# START OF SUPPLIED RECORDS

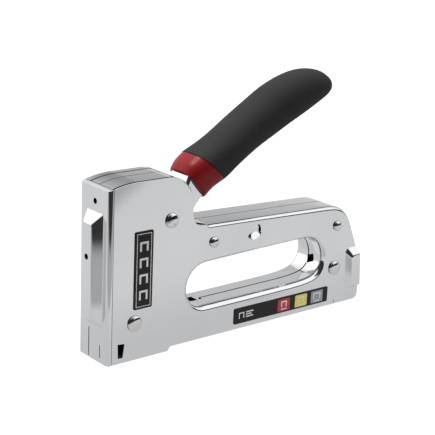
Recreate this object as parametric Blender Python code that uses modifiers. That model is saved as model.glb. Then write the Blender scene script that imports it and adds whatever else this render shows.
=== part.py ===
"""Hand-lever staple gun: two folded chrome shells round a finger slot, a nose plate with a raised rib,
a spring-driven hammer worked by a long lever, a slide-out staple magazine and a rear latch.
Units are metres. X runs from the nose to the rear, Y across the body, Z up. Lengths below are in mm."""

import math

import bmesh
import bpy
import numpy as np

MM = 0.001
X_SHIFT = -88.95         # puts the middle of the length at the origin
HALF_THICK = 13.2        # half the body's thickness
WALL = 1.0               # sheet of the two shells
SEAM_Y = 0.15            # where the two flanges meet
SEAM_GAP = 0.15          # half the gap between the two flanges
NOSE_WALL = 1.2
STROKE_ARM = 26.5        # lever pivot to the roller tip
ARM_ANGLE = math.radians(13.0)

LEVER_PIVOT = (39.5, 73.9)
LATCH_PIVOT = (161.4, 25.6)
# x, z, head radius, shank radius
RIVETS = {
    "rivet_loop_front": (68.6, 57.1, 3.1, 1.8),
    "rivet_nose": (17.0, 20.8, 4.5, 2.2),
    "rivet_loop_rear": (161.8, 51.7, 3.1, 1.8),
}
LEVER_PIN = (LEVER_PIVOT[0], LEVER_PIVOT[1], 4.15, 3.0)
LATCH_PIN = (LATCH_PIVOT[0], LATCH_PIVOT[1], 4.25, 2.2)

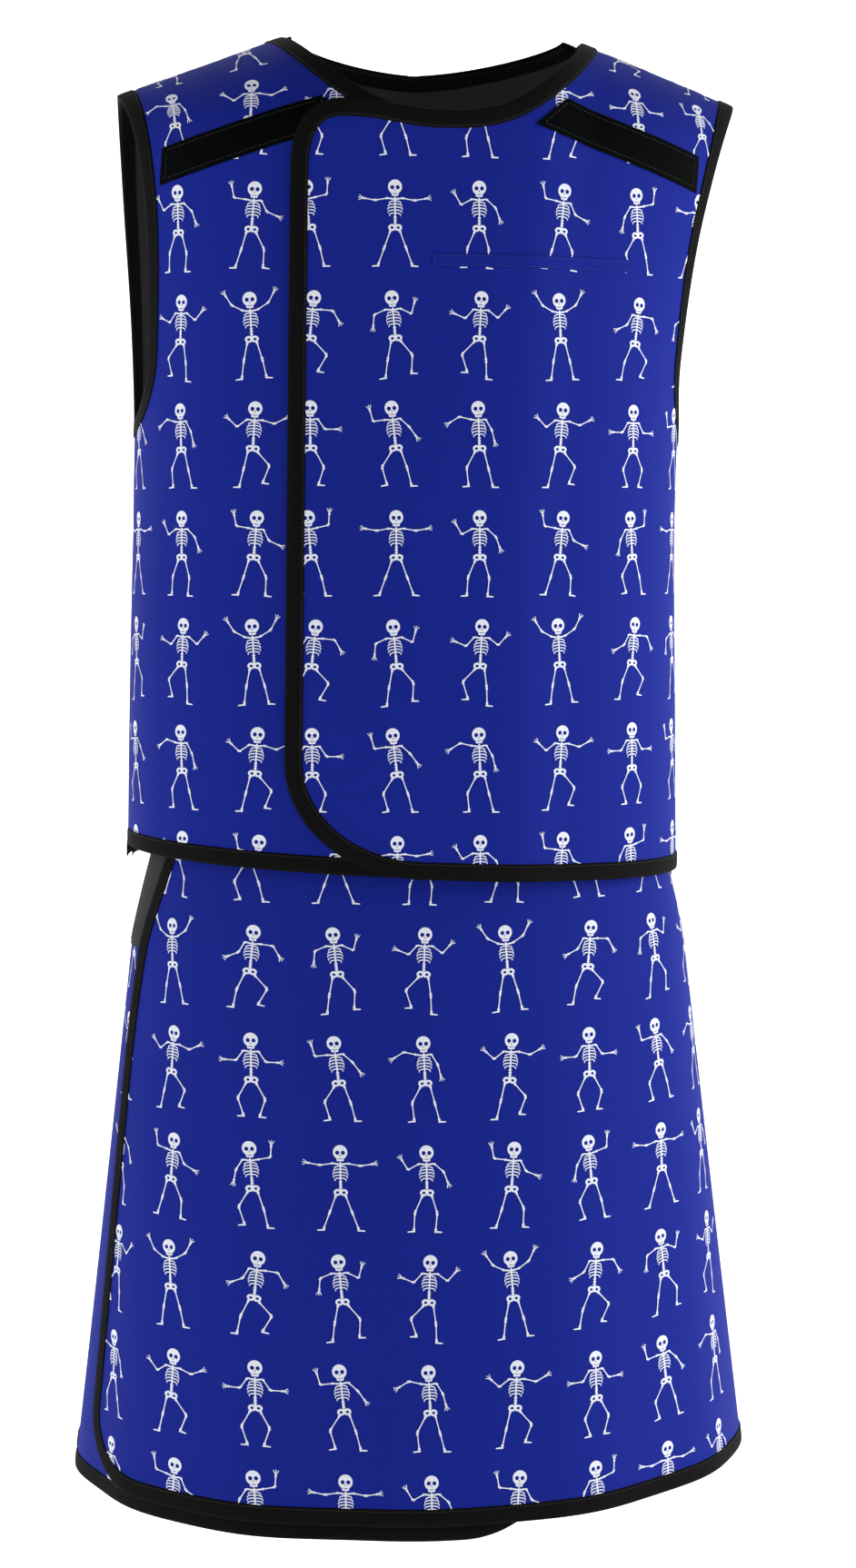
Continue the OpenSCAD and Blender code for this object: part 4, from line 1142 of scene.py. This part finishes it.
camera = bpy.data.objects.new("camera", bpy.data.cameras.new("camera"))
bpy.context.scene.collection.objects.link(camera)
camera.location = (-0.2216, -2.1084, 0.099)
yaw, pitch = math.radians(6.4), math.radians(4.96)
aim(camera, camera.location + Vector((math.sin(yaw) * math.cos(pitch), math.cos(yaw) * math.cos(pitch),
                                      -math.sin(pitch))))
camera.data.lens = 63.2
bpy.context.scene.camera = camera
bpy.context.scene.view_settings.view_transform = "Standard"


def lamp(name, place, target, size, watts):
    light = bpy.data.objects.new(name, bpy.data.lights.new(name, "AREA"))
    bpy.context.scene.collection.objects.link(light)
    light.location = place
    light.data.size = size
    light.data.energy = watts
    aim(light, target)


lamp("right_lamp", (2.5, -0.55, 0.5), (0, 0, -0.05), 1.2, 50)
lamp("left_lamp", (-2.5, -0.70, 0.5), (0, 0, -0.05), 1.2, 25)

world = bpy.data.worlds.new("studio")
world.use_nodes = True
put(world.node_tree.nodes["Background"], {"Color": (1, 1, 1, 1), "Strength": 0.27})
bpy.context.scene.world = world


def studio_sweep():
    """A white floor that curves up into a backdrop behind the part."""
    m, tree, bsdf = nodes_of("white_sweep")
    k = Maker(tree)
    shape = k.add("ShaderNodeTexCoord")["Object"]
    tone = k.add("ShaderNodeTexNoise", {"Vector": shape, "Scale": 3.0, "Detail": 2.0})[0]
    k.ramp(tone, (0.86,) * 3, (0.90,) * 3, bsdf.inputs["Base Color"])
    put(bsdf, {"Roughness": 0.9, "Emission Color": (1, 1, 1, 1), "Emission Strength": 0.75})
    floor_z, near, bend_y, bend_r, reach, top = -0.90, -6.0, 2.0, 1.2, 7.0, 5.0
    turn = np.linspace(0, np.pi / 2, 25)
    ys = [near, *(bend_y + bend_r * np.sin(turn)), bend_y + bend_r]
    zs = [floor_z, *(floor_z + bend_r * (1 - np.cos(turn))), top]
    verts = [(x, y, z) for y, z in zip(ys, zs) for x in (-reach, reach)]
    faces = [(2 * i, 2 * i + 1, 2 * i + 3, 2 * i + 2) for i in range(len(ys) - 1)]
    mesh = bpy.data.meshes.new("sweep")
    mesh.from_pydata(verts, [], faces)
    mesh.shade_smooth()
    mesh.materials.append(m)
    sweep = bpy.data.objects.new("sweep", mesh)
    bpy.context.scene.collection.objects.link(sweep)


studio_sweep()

# END OF SUPPLIED RECORDS

SET PROBLEM: Return the entries above unchanged, starting at the first line and stopping after the line with "ARM_ANGLE = math.radians(13.0)".

THE OUTPUT:
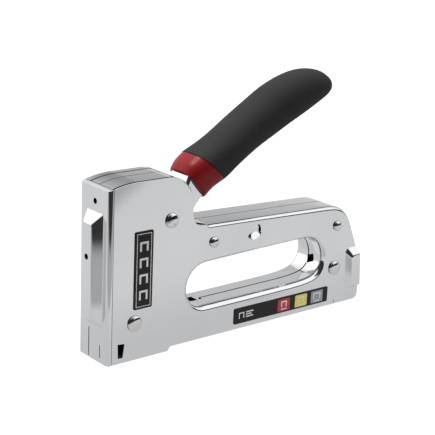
Recreate this object as parametric Blender Python code that uses modifiers. That model is saved as model.glb. Then write the Blender scene script that imports it and adds whatever else this render shows.
=== part.py ===
"""Hand-lever staple gun: two folded chrome shells round a finger slot, a nose plate with a raised rib,
a spring-driven hammer worked by a long lever, a slide-out staple magazine and a rear latch.
Units are metres. X runs from the nose to the rear, Y across the body, Z up. Lengths below are in mm."""

import math

import bmesh
import bpy
import numpy as np

MM = 0.001
X_SHIFT = -88.95         # puts the middle of the length at the origin
HALF_THICK = 13.2        # half the body's thickness
WALL = 1.0               # sheet of the two shells
SEAM_Y = 0.15            # where the two flanges meet
SEAM_GAP = 0.15          # half the gap between the two flanges
NOSE_WALL = 1.2
STROKE_ARM = 26.5        # lever pivot to the roller tip
ARM_ANGLE = math.radians(13.0)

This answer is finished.